- TASK PROMPT
Beneath this instruction is a block of data; output from it exactly the lines that run from the one containing "Continue the build123d" through the one containing "return shape - Pos(0, 0, leg.screw_at)", inclusive.

- LISTING
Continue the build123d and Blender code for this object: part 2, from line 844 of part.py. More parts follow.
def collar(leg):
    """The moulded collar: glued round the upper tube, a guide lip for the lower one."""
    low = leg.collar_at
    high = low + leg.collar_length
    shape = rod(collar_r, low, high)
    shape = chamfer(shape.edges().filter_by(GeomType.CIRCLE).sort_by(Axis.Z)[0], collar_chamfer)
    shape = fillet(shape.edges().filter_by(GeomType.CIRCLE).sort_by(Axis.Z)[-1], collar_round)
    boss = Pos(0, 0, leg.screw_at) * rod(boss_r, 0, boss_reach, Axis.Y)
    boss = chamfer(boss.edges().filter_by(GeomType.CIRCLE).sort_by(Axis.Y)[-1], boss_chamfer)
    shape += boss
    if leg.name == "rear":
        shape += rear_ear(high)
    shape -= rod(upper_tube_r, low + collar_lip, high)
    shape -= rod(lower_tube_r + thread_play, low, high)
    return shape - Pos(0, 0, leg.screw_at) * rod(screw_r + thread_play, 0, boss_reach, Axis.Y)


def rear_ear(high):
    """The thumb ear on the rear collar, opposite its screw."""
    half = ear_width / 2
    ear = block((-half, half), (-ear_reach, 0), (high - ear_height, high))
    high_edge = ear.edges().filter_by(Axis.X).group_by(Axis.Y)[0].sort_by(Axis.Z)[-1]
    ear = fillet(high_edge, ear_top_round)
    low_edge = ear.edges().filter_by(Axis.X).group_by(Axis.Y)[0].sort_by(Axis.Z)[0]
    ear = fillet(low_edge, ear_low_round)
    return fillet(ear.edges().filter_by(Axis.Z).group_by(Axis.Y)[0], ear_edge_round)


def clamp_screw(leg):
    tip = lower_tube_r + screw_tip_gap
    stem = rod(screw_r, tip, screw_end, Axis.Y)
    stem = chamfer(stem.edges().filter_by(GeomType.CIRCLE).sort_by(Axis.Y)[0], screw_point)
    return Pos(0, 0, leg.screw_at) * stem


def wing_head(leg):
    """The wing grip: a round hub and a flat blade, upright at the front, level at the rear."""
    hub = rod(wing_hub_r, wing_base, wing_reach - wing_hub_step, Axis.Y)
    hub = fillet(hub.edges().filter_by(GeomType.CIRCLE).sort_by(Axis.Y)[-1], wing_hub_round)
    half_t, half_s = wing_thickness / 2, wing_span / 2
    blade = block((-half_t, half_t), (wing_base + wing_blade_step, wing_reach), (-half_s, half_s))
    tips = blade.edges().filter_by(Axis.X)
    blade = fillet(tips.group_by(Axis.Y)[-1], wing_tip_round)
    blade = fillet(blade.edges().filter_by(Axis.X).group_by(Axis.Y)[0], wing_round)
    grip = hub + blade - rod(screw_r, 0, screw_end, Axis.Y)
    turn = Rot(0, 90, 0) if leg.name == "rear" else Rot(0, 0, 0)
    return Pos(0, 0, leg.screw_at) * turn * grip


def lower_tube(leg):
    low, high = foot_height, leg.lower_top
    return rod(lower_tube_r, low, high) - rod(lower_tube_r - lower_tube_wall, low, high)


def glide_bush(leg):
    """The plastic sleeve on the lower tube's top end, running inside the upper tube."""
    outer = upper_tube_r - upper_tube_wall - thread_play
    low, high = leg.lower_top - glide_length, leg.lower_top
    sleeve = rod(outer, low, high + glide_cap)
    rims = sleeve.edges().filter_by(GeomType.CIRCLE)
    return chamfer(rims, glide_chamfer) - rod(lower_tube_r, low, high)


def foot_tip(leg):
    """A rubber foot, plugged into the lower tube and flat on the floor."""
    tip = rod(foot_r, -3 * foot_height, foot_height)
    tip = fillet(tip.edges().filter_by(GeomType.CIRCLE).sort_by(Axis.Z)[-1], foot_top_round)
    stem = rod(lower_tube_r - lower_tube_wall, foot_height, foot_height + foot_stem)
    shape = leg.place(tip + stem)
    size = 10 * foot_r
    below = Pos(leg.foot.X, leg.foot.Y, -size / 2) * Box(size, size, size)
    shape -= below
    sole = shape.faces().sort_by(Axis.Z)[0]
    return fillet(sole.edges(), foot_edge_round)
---
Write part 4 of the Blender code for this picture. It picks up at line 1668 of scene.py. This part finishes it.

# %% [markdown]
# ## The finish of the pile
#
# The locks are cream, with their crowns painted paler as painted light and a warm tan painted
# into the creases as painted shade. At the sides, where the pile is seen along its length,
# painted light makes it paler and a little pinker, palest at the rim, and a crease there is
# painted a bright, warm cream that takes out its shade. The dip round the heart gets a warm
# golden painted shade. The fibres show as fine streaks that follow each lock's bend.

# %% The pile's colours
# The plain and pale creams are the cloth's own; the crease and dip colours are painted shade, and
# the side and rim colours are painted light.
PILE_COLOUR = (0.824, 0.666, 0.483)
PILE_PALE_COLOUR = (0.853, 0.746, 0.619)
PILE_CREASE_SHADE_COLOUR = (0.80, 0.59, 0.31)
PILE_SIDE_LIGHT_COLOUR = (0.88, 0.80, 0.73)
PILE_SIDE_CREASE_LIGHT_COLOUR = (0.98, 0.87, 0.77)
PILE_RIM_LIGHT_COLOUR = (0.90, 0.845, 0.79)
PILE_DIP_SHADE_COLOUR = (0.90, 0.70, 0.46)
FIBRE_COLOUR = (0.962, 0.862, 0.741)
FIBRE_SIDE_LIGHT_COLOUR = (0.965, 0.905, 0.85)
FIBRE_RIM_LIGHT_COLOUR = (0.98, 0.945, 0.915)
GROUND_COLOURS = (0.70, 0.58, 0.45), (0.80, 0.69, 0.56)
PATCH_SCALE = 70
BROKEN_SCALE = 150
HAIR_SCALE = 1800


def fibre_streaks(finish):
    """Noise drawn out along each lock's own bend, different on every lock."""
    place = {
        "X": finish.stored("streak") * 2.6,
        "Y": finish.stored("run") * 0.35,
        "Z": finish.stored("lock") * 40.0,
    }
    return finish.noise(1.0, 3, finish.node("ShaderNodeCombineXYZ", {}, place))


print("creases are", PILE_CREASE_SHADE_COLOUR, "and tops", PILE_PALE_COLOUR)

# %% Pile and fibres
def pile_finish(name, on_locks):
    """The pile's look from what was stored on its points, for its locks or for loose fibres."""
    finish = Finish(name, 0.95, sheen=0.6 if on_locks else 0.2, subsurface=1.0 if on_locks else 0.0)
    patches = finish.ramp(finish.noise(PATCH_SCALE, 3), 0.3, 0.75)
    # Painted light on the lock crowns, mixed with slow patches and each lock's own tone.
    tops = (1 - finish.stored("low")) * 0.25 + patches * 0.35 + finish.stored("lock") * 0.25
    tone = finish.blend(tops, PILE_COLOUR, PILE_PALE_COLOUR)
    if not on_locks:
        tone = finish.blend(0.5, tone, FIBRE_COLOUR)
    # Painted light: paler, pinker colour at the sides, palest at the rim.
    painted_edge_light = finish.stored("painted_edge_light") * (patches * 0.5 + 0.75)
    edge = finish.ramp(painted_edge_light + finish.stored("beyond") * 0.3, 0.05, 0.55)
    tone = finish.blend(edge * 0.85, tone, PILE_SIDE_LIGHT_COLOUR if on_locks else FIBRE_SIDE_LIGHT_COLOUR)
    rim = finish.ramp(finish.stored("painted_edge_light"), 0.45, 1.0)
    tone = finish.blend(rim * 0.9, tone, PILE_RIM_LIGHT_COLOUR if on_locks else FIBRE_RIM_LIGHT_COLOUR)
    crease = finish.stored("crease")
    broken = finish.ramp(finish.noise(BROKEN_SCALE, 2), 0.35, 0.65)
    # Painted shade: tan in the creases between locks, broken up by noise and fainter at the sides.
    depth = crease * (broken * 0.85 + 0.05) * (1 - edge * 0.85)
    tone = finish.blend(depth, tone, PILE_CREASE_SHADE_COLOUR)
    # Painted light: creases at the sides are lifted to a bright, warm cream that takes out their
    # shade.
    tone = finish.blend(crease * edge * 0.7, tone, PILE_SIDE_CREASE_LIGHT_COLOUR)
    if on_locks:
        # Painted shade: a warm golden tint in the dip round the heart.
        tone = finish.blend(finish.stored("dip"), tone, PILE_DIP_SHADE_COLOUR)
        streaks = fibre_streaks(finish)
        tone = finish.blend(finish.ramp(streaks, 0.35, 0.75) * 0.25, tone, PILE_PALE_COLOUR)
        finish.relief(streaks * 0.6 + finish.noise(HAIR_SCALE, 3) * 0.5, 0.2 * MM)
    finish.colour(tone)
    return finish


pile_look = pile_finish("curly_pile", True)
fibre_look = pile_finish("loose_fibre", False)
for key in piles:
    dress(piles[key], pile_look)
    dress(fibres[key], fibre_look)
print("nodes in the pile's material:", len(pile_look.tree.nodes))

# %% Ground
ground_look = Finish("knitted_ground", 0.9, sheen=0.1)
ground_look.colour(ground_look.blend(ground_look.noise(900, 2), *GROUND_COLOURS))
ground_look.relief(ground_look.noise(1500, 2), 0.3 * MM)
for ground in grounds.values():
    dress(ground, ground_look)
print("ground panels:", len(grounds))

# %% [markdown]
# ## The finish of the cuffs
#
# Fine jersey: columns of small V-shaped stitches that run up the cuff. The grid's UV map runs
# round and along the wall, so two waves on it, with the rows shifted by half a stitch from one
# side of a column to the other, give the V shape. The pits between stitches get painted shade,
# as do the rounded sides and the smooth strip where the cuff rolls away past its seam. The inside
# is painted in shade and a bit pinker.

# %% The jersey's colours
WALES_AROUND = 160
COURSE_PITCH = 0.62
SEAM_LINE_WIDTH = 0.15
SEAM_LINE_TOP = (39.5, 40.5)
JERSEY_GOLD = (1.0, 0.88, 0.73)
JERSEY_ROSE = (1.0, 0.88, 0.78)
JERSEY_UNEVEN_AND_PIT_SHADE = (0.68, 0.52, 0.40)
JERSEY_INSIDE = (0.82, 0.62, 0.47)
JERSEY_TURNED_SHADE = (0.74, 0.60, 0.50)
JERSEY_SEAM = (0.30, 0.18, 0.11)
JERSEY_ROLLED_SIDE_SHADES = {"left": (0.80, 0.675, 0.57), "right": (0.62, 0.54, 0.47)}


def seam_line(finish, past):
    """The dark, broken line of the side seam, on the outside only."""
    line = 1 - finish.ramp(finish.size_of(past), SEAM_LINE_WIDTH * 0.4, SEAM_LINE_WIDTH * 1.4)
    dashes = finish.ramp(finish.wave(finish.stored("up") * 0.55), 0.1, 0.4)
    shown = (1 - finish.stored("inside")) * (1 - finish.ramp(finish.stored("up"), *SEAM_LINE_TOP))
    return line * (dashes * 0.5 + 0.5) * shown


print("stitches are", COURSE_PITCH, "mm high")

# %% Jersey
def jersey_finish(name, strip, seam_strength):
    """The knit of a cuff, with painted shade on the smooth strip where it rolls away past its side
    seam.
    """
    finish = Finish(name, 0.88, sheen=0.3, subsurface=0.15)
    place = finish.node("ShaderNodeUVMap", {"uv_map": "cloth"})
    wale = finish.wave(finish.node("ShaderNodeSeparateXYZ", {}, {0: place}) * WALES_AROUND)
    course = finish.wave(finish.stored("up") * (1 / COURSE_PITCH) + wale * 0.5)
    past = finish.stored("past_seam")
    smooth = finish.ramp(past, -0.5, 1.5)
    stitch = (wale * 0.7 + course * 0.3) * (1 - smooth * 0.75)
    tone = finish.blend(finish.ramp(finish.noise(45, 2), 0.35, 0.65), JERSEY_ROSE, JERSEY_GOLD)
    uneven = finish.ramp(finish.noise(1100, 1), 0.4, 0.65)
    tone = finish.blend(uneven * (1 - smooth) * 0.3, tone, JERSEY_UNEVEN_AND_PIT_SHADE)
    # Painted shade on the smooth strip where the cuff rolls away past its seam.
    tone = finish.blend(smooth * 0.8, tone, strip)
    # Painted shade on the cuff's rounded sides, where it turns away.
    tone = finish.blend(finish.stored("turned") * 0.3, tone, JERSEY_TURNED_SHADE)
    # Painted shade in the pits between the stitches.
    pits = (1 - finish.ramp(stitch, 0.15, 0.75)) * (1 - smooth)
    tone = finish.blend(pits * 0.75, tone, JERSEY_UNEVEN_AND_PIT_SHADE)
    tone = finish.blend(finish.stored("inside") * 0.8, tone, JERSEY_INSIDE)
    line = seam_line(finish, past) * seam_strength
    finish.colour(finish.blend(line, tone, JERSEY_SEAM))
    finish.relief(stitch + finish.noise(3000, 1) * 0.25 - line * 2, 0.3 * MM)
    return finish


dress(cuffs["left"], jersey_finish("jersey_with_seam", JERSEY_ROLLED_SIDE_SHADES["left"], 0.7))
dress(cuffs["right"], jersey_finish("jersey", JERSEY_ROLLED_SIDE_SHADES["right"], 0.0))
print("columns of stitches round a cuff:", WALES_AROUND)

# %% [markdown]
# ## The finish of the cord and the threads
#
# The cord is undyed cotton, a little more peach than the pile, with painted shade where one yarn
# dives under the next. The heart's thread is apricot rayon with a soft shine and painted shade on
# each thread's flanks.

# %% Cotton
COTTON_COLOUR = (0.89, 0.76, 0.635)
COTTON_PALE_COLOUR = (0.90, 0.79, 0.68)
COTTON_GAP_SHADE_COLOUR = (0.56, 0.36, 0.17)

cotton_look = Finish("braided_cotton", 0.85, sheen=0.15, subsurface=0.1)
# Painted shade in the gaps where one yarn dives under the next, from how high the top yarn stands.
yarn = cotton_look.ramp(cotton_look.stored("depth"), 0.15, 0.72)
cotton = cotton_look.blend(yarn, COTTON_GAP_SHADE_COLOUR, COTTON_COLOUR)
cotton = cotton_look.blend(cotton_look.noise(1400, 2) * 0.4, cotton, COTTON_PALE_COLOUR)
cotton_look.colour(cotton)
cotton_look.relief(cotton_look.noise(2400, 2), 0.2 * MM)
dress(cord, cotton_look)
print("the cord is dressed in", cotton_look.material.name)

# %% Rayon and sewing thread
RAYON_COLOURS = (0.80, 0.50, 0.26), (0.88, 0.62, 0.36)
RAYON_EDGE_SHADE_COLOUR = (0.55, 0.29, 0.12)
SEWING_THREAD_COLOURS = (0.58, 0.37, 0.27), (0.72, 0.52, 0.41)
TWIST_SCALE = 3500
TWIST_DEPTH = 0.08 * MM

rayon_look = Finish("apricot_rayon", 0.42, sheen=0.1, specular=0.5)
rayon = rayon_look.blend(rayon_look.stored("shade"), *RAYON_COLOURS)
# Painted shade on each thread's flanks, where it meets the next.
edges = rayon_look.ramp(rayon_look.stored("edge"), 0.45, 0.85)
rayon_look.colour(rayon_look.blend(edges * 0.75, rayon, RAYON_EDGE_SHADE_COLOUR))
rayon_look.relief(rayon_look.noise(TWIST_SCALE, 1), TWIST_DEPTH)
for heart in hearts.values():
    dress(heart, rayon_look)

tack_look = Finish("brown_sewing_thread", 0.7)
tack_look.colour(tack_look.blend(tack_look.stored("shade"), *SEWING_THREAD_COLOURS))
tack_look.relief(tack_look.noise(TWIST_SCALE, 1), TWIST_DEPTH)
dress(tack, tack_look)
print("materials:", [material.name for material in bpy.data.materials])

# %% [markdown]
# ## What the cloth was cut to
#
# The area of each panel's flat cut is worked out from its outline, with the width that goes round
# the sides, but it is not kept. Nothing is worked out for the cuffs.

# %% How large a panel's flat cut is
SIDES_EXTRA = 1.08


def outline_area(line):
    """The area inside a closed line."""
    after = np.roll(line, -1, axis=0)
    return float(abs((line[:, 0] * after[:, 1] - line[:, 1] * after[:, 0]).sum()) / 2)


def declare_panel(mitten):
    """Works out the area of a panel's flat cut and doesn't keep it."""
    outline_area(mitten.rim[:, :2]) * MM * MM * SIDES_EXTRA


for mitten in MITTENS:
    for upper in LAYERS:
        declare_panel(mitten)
* * *
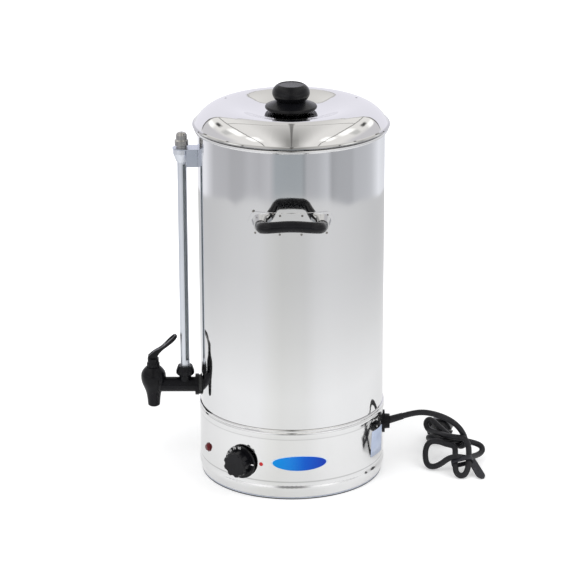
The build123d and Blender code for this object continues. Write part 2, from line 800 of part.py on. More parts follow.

- SOLUTION TO THIS PROBLEM
Continue the build123d and Blender code for this object: part 2, from line 844 of part.py. More parts follow.
def collar(leg):
    """The moulded collar: glued round the upper tube, a guide lip for the lower one."""
    low = leg.collar_at
    high = low + leg.collar_length
    shape = rod(collar_r, low, high)
    shape = chamfer(shape.edges().filter_by(GeomType.CIRCLE).sort_by(Axis.Z)[0], collar_chamfer)
    shape = fillet(shape.edges().filter_by(GeomType.CIRCLE).sort_by(Axis.Z)[-1], collar_round)
    boss = Pos(0, 0, leg.screw_at) * rod(boss_r, 0, boss_reach, Axis.Y)
    boss = chamfer(boss.edges().filter_by(GeomType.CIRCLE).sort_by(Axis.Y)[-1], boss_chamfer)
    shape += boss
    if leg.name == "rear":
        shape += rear_ear(high)
    shape -= rod(upper_tube_r, low + collar_lip, high)
    shape -= rod(lower_tube_r + thread_play, low, high)
    return shape - Pos(0, 0, leg.screw_at) * rod(screw_r + thread_play, 0, boss_reach, Axis.Y)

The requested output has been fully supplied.